== Task goal ==
Restate all of the data exactly.

---

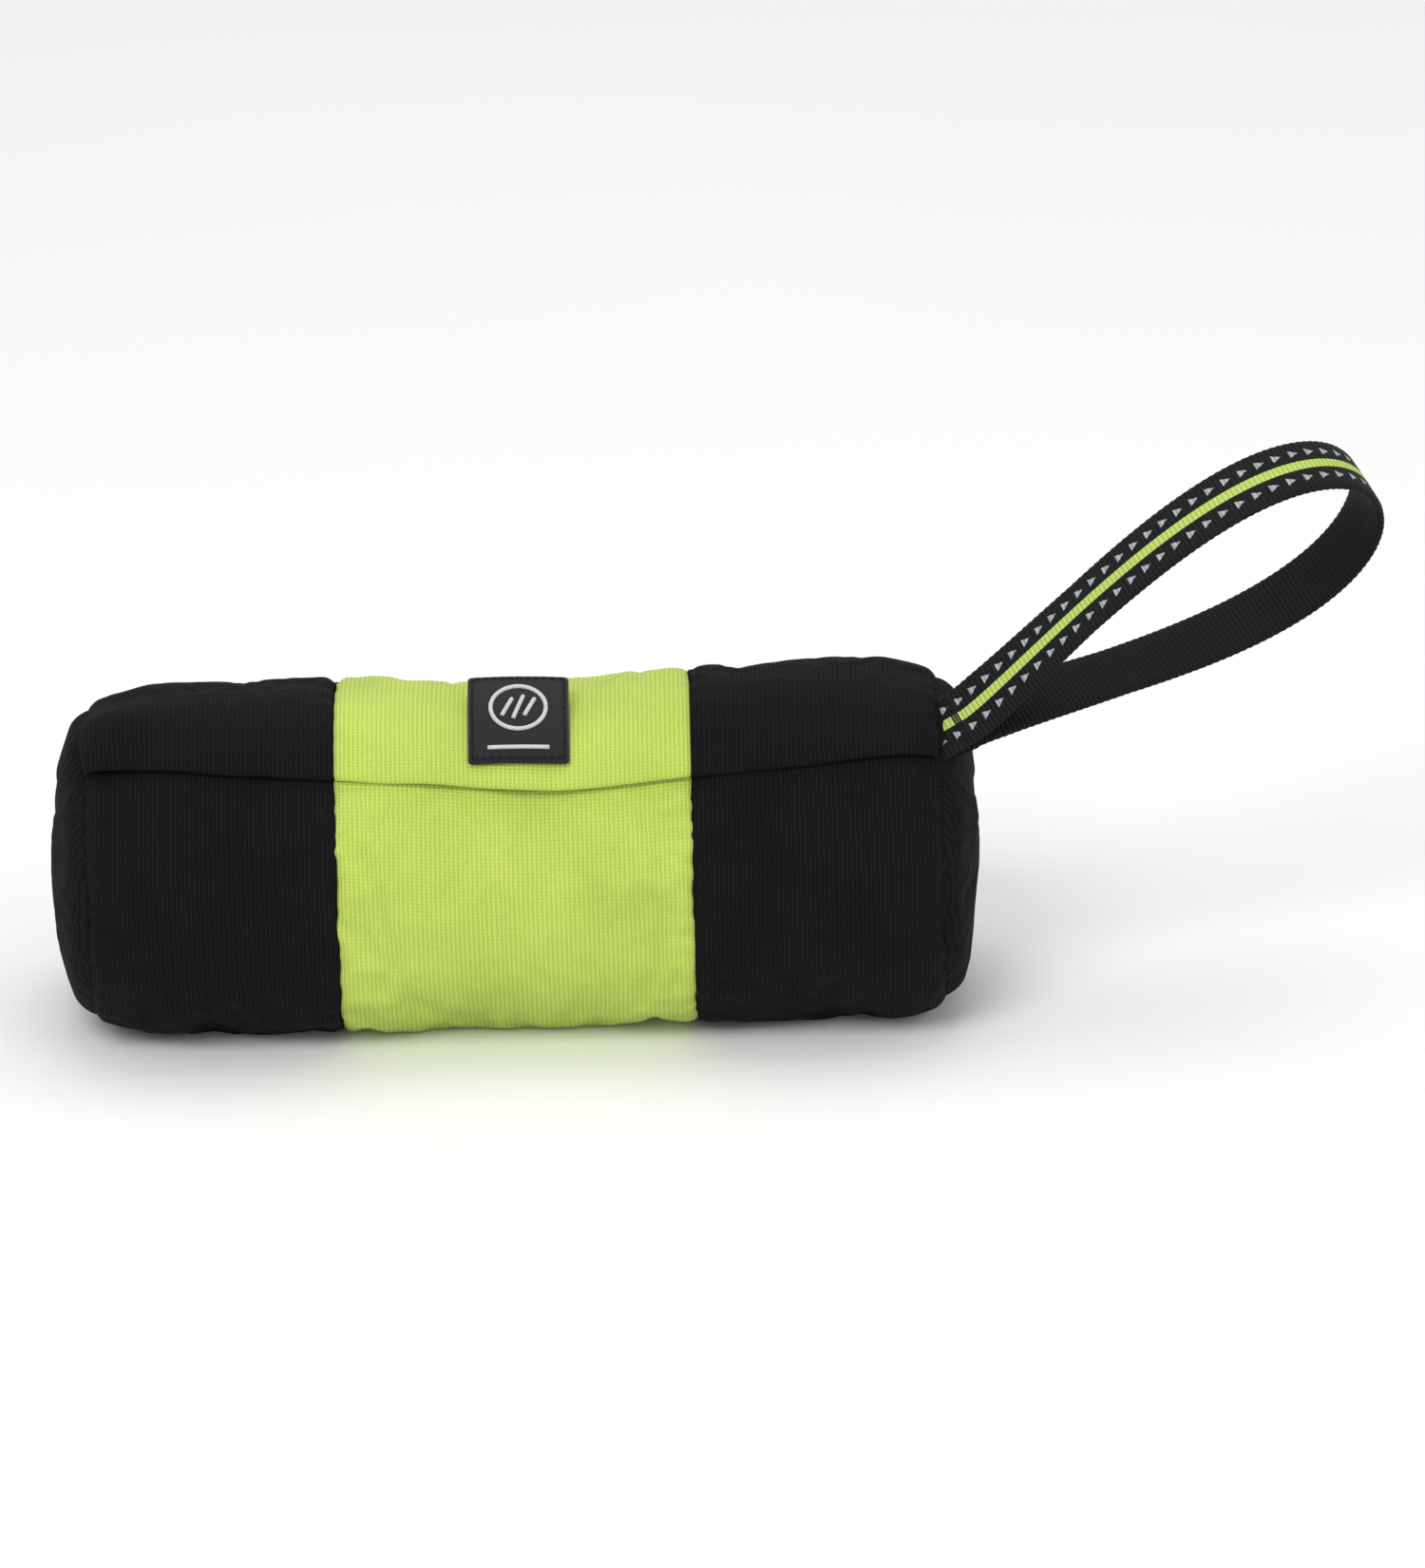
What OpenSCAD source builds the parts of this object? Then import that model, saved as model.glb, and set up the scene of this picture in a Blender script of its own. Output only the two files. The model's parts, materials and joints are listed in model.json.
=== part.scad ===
// Stuffed dog-training bumper: a sewn, colour-blocked tube with a flap over a
// lengthwise zip, a stuffing bag inside and a webbing hand loop at one end.
// X runs along the bumper, the flap faces -Y, and the base rests on Z = 0.

/* [Body] */
// Length over the two bulged end panels
body_len = 200; // [170:1:240]
// Radius of the rounded top, which is half the body's depth
top_r = 36; // [30:0.6:43.2]
// Height of the top radius centre above the base
top_centre_z = 38; // [34:0.5:46]
// Radius of the two long bottom edges
edge_r = 25; // [20:0.5:30]
// How far each end panel bulges out
end_bulge = 7; // [5:0.5:9]
// Thickness of the cover fabric with its backing
cover_t = 1.2; // [0.8:0.08:1.84]
// Width of the centre colour band
band_w = 77; // [60:1:92]

/* [Flap and label] */
// Angle round the top radius that the flap covers
flap_deg = 48; // [44:1:54]
// Thickness of the flap's outer fabric
flap_t = 1; // [0.6:0.1:1.4]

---

== Problem solution ==
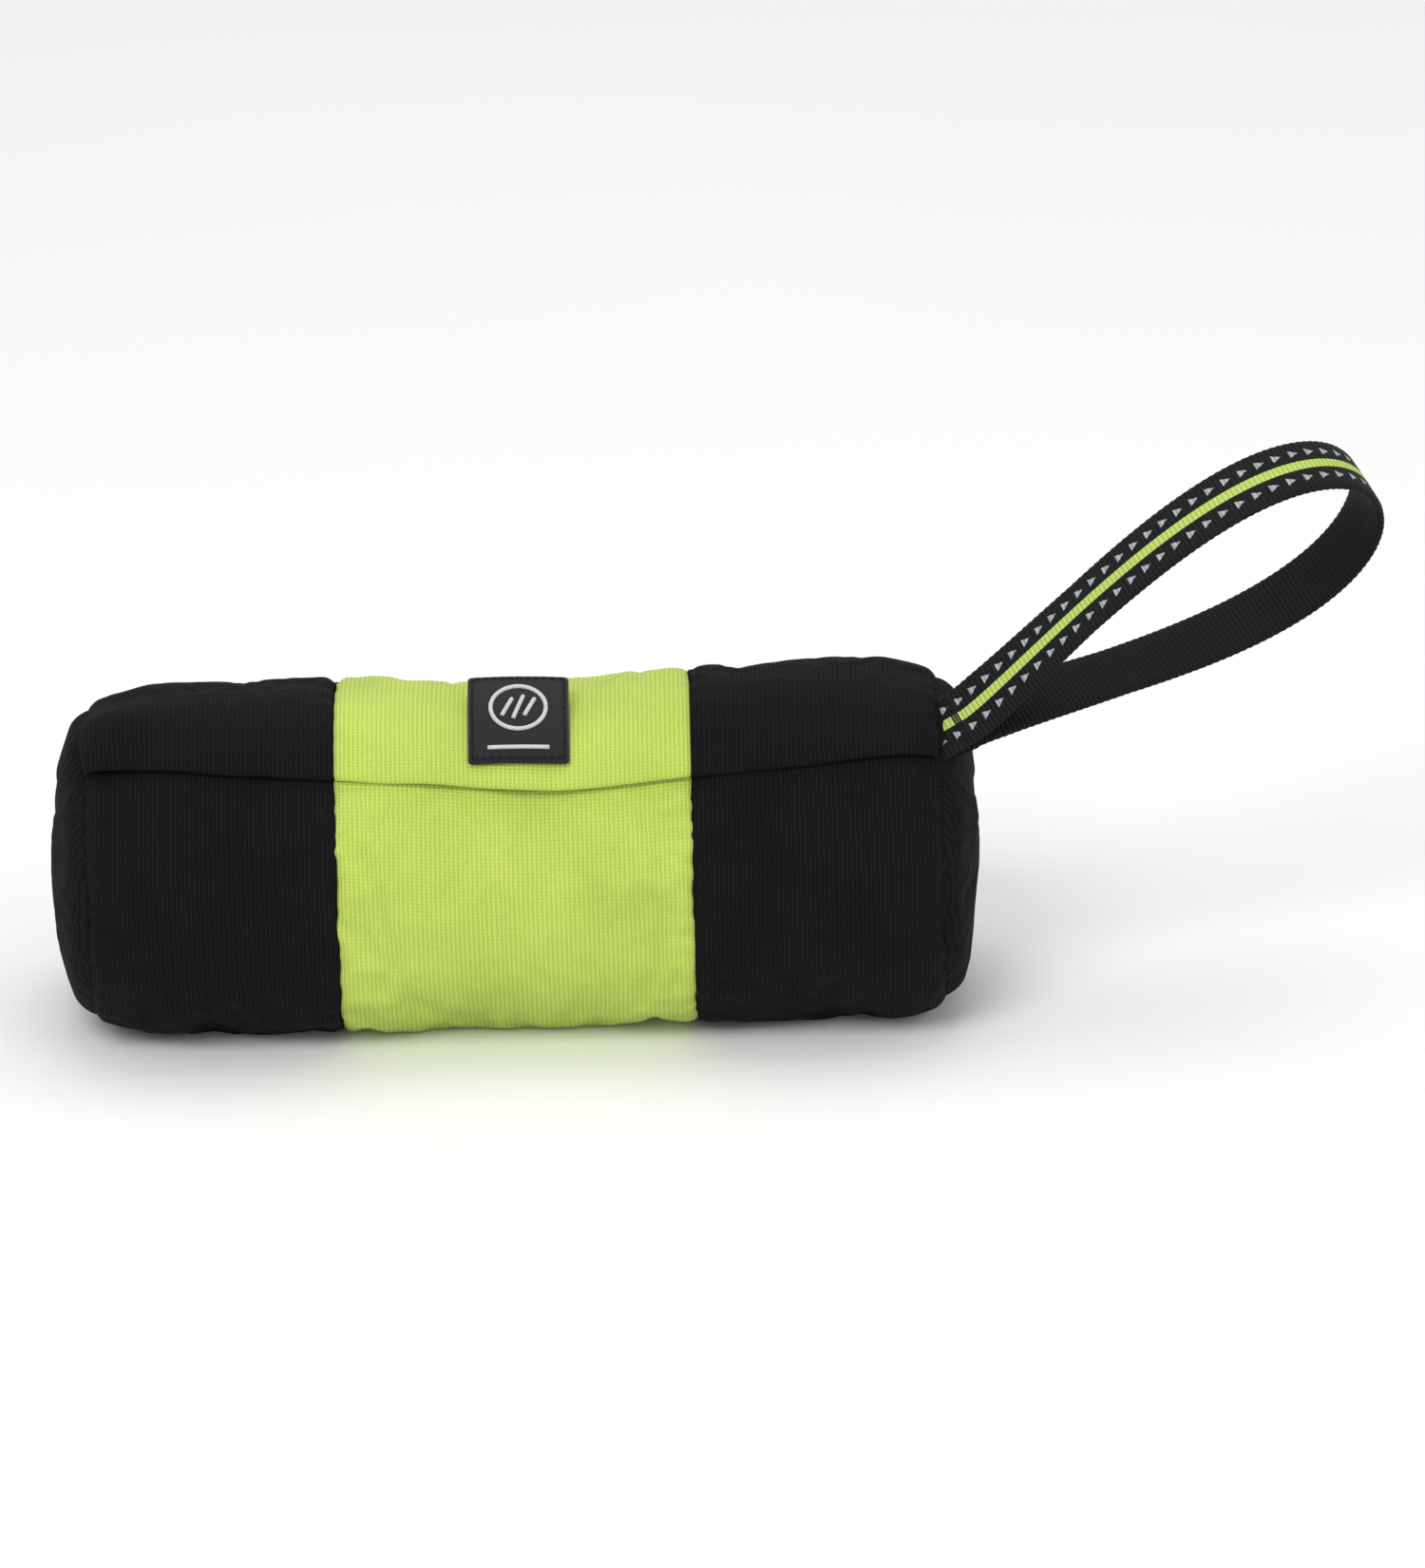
What OpenSCAD source builds the parts of this object? Then import that model, saved as model.glb, and set up the scene of this picture in a Blender script of its own. Output only the two files. The model's parts, materials and joints are listed in model.json.
=== part.scad ===
// Stuffed dog-training bumper: a sewn, colour-blocked tube with a flap over a
// lengthwise zip, a stuffing bag inside and a webbing hand loop at one end.
// X runs along the bumper, the flap faces -Y, and the base rests on Z = 0.

/* [Body] */
// Length over the two bulged end panels
body_len = 200; // [170:1:240]
// Radius of the rounded top, which is half the body's depth
top_r = 36; // [30:0.6:43.2]
// Height of the top radius centre above the base
top_centre_z = 38; // [34:0.5:46]
// Radius of the two long bottom edges
edge_r = 25; // [20:0.5:30]
// How far each end panel bulges out
end_bulge = 7; // [5:0.5:9]
// Thickness of the cover fabric with its backing
cover_t = 1.2; // [0.8:0.08:1.84]
// Width of the centre colour band
band_w = 77; // [60:1:92]

/* [Flap and label] */
// Angle round the top radius that the flap covers
flap_deg = 48; // [44:1:54]
// Thickness of the flap's outer fabric
flap_t = 1; // [0.6:0.1:1.4]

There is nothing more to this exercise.